A critical remote code execution (RCE) vulnerability in Apache Parquet’s Java library (CVE-2025-30065), rated with a maximum CVSS score of 10.0, has sent shockwaves through the big data and cloud computing industries.
The flaw, rooted in insecure deserialization within the parquet-avro
module, enables attackers to execute arbitrary code by exploiting maliciously crafted Parquet files.
With major platforms like AWS, Google Cloud, and Apache Spark relying on Parquet for data processing, the vulnerability threatens to compromise sensitive analytics workflows and enterprise data pipelines globally.
Technical Breakdown of CVE-2025-30065
Root Cause: The vulnerability stems from improper validation during Avro schema parsing in Apache Parquet’s Java library. Specifically, the parquet-avro
The module fails to restrict class instantiation when deserializing untrusted Avro data embedded in Parquet files.
Attackers can embed malicious schemas referencing Java classes with a single String
parameter constructor, triggering unintended side effects like network requests or code execution.
Exploitation Mechanics:
- Attack Vector: Delivering a malicious Parquet file to systems processing external data.
- Impact: Arbitrary class instantiation allows attackers to invoke methods with harmful side effects (e.g., HTTP callouts, file system access).

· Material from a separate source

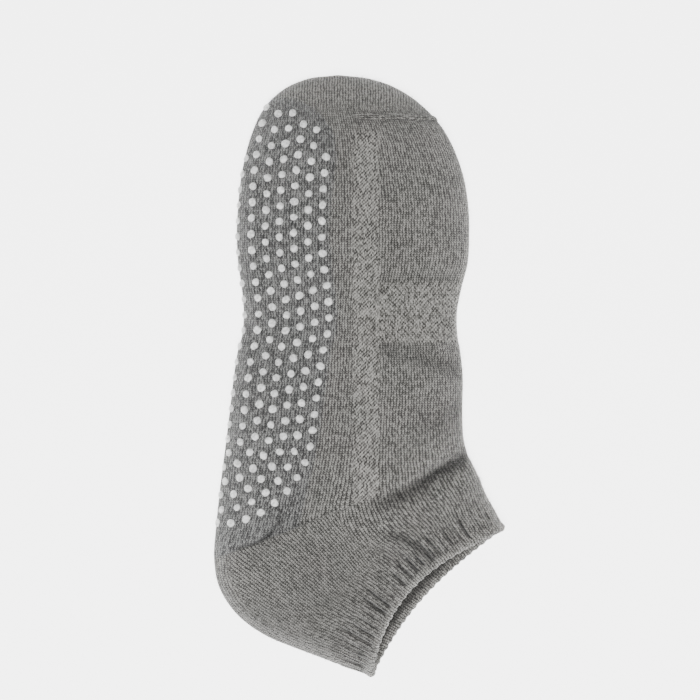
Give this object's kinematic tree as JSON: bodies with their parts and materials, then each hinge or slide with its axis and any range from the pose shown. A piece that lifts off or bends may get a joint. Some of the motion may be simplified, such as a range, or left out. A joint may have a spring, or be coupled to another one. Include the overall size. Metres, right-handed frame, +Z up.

- Key Constraint: Exploitation requires a vulnerable class in the server’s classpath, limiting direct RCE but enabling reconnaissance or data exfiltration.
F5 Labs Releases Canary Exploit Tool
To address patch verification challenges, F5 Labs published a proof-of-concept (PoC) tool that generates a benign Parquet file, triggering an HTTP GET request via the javax.swing.JEditorKit
class.
This “canary” approach allows organizations to:
- Detect Exposure: Unpatched systems will emit an HTTP request when processing the file.
- Validate Mitigations: Confirm successful upgrades to Apache Parquet 1.15.1 or later.
- Audit Complex Environments: Identify lingering vulnerabilities in transitive dependencies or legacy systems.
Risk Factor Analysis
Risk Factor | Description | Severity |
---|---|---|
CVSS Score | Maximum 10.0 due to low attack complexity and high impact potential. | Critical |
Attack Surface | Affects all systems processing Parquet files from untrusted sources. | High |
Patch Complexity | Dependency trees in big data frameworks may delay upgrades. | Moderate |
Exploit Availability | Public PoCs increase likelihood of opportunistic attacks. | High |
Mitigation Effectiveness | Configuring org.apache.parquet.avro.SERIALIZABLE_PACKAGES reduces risk. | High (if applied) |
Recommendations for Organizations
- Immediate Patching: Upgrade to Apache Parquet 1.15.1 or later.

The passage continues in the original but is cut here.